Jim Morris is a former RAF pilot and Partner in Irwin Mitchell’s aviation law team representing James. He added: “The Eurocopter EC135 T2 is a sophisticated twin engine helicopter so it is surprising that it plummeted into the roof of the pub. A problem with one engine should not have caused the crash, so it is crucial to identify why it could not maintain height.
"It remains very early days in terms of the investigation of this tragic incident, so it would be unwise to speculate on likely causes until more information has been gathered. Having said this, early indications show that the helicopter's descent appears to have been sudden. There could be a number of causes for this including a power problem perhaps in turn caused by a gear box or other mechanical difficulties, or perhaps due to a fuel issue.
“Although helicopter pilots are trained to glide (auto rotate) helicopters following complete loss of power, the circumstances of this accident (low level, at night over a busy city) could have made it difficult for the pilot to glide the helicopter to an open flat space and land safely. Aerial photographs of the incident indicate that the pub had a large flat roof, so an aspect of the investigation may be to determine whether the pilot was trying to glide the helicopter onto the roof. Additionally, the problem encountered could have been such that the pilot could not maintain control of the helicopter.

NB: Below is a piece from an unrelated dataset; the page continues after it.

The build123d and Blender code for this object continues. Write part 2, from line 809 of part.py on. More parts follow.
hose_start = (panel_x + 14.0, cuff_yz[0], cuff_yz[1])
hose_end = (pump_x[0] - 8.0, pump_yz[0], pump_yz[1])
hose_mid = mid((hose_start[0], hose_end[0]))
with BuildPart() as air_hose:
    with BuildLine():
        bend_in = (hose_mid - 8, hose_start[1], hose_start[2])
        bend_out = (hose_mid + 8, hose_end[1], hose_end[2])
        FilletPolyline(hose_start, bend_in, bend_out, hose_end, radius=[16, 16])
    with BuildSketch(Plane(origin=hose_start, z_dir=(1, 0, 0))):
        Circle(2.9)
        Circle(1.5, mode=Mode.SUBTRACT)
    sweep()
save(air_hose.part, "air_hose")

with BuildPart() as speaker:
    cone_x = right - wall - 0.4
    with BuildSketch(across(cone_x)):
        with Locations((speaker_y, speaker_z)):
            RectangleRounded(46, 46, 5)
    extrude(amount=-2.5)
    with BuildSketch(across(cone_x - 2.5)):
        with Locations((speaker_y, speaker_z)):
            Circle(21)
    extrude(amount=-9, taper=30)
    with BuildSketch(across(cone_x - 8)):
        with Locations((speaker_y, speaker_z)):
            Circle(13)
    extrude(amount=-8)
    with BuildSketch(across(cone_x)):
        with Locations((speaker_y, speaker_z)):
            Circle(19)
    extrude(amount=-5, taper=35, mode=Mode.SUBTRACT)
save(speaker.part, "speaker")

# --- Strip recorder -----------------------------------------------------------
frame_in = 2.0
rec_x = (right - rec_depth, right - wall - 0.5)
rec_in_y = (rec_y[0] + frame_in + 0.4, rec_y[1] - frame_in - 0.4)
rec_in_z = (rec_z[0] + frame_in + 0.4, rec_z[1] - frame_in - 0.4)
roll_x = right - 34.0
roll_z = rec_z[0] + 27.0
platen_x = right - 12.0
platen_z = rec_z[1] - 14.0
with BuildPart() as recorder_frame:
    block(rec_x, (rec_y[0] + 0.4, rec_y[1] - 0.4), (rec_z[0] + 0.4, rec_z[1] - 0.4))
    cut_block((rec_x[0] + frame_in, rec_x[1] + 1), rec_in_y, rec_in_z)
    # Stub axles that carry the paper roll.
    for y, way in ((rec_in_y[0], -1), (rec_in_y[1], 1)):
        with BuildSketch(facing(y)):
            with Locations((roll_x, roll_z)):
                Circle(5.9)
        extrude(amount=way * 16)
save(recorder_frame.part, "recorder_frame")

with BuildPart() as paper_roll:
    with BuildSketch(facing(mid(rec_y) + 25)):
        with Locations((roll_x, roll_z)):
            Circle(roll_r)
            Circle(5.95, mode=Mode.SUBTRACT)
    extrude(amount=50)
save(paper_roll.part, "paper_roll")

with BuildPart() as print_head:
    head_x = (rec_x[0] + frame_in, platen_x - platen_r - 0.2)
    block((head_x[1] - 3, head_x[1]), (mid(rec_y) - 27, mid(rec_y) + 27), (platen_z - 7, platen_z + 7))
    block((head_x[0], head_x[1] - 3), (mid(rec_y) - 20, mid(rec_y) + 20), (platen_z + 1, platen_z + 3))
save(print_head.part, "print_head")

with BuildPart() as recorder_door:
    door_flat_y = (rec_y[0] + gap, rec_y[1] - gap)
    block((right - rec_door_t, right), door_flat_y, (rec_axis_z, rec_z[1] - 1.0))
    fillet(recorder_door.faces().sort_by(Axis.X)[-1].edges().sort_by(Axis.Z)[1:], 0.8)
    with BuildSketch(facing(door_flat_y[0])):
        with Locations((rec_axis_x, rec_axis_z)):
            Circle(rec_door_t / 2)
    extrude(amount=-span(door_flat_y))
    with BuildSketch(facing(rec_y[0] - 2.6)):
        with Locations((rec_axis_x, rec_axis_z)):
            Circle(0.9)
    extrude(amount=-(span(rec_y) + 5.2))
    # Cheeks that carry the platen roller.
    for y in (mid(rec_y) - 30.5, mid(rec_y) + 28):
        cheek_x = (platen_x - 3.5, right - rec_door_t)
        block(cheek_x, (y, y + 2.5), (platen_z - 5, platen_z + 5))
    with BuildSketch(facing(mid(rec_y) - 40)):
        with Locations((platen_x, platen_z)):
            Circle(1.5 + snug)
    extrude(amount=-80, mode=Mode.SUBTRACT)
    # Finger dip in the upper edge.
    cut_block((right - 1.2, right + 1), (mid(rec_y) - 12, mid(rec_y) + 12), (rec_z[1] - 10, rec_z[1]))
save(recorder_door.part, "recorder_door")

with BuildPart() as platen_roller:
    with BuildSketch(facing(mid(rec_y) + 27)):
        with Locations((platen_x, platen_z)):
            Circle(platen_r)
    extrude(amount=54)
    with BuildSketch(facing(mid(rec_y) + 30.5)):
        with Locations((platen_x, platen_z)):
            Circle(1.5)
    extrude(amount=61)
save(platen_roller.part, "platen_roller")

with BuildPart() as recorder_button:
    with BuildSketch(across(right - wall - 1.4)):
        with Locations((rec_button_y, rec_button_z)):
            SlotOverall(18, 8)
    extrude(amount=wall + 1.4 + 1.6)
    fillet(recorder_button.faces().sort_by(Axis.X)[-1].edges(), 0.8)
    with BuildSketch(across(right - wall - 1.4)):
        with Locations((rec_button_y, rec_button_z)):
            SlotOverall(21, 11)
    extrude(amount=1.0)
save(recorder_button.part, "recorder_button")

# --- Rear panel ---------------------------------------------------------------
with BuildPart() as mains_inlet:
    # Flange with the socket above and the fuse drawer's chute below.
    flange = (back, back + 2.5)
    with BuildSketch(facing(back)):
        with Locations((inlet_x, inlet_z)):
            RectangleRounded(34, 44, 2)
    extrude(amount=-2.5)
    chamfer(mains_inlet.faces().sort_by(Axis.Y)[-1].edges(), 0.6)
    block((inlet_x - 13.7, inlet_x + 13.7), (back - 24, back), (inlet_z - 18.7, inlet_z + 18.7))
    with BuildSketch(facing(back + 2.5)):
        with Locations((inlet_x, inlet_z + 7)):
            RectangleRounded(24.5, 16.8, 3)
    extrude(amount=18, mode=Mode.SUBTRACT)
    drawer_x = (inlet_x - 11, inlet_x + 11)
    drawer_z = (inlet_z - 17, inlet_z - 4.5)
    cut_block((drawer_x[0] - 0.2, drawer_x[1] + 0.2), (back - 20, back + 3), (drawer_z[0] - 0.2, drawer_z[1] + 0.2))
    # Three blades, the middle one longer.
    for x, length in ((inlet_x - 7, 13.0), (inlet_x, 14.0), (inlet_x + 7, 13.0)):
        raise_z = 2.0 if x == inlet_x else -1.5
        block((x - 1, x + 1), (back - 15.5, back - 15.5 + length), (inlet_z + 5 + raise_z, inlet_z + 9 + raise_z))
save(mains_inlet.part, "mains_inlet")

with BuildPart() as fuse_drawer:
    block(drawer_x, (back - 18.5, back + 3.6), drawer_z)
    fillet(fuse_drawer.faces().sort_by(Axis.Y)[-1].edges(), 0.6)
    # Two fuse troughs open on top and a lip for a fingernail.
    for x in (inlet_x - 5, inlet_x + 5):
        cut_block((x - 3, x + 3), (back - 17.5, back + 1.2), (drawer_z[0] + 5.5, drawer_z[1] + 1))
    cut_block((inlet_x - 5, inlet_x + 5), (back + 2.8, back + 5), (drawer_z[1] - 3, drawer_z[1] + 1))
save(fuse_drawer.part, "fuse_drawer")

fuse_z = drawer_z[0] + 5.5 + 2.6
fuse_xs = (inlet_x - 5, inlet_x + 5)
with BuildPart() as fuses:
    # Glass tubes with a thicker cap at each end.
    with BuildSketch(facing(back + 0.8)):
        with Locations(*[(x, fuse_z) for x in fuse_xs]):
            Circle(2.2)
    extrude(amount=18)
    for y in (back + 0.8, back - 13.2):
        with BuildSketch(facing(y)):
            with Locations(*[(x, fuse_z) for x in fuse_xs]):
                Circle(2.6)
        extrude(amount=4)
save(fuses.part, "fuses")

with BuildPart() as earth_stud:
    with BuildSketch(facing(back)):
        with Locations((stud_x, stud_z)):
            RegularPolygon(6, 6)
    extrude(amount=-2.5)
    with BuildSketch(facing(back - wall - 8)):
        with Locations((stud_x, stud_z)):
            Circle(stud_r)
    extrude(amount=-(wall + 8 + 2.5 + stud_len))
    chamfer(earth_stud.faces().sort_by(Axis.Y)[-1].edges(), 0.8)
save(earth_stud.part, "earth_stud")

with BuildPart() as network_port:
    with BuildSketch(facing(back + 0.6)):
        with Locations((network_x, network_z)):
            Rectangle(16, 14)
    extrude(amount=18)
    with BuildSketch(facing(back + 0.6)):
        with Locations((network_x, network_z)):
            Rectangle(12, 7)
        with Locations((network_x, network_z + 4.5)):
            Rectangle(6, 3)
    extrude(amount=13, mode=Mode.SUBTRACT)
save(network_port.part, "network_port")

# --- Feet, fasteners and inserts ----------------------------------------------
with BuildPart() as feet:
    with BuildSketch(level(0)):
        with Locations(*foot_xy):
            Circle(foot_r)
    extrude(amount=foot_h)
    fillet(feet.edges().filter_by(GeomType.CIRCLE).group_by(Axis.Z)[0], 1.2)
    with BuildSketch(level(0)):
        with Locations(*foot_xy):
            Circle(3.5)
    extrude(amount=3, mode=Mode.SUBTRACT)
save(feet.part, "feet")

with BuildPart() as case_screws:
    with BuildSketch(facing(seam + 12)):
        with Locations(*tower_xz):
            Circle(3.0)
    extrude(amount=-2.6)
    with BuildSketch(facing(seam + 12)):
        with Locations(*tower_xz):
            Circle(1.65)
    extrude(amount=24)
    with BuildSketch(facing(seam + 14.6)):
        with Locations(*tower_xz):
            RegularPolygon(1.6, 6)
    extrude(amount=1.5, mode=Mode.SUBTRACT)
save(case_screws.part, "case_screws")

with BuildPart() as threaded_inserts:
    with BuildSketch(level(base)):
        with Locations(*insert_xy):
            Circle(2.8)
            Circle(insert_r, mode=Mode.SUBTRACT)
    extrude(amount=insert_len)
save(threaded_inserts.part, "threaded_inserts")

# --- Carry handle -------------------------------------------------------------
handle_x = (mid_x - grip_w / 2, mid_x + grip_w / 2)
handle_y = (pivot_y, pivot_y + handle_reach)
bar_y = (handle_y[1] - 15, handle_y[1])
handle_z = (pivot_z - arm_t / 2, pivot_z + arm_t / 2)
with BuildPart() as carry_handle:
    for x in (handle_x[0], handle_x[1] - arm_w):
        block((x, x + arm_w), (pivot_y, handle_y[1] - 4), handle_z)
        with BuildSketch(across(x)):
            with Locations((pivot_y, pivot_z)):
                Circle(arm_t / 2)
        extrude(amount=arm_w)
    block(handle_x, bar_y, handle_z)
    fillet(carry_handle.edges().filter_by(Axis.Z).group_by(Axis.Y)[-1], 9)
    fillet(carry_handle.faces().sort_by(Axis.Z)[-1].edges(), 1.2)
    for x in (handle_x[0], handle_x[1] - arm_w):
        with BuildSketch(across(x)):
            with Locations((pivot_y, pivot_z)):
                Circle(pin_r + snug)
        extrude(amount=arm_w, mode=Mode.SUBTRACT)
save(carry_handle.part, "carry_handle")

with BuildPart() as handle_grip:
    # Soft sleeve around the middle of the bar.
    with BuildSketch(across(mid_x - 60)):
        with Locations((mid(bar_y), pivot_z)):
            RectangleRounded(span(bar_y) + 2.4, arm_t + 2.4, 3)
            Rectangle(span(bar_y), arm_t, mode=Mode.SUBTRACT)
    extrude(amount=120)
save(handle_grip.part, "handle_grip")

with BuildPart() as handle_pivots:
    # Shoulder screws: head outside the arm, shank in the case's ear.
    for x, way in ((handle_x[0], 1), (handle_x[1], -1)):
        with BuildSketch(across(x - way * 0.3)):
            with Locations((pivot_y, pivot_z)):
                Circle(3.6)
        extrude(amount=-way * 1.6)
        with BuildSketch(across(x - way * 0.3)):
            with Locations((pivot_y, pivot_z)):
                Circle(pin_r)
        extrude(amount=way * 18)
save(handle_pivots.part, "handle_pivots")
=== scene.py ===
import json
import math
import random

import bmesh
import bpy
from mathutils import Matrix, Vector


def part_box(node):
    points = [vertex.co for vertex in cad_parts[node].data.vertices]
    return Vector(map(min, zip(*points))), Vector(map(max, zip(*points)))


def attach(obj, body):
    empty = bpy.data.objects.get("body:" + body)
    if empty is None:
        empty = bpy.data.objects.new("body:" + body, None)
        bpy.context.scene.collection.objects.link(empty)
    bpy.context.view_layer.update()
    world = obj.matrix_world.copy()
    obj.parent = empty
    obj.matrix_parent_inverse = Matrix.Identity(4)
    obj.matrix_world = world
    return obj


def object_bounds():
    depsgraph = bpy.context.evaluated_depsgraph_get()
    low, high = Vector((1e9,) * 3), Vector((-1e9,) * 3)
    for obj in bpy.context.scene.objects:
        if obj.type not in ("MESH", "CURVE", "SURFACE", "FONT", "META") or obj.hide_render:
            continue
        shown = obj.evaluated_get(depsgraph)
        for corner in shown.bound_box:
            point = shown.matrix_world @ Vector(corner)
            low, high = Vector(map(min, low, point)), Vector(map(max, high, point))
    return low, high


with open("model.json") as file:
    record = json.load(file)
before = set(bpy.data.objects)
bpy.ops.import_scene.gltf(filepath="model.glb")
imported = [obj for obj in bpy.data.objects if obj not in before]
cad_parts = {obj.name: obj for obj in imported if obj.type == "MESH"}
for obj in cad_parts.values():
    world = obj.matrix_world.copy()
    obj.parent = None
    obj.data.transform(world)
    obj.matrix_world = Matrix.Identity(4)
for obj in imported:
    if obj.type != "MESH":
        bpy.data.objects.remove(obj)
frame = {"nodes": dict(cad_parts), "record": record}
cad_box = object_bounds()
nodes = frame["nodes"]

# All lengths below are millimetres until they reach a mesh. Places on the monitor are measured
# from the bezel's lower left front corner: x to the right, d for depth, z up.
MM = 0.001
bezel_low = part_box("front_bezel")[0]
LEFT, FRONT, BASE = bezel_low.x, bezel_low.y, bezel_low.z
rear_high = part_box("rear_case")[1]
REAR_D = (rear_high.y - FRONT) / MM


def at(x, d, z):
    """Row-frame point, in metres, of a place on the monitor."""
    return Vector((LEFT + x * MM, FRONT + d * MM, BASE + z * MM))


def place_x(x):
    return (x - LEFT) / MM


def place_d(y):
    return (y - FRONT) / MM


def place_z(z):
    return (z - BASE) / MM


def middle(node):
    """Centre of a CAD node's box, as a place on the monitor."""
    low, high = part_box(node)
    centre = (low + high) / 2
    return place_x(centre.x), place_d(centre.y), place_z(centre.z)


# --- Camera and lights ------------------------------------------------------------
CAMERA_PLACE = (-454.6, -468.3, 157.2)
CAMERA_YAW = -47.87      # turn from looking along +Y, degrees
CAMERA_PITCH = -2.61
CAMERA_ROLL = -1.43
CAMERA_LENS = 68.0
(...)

“I anticipate that the Air Accident Investigation Branch (AAIB) will shortly publish a Special Bulletin that will hopefully give an initial insight into the causes, but clearly they have a lot of work to do in what is likely to be a lengthy investigation.
“Prior to this accident, four Eurocopter Super Puma crashes into the North Sea since 2009 have involved failures that caused the twin engine helicopters to lose height (three of which involved gearbox related problems). It is extremely important that the authorities, manufacturers and operators take all possible measures to ensure that there are no further incidents of this type and no further injuries or deaths as a result.
“Similarly to James, all of those affected by the latest incident in Glasgow will want to understand exactly what went wrong and what is being done to improve the flight safety of helicopter operations, so that further tragedies can be prevented.
"Our thoughts are with the families of those killed and with those who have been injured in this latest terrible incident.”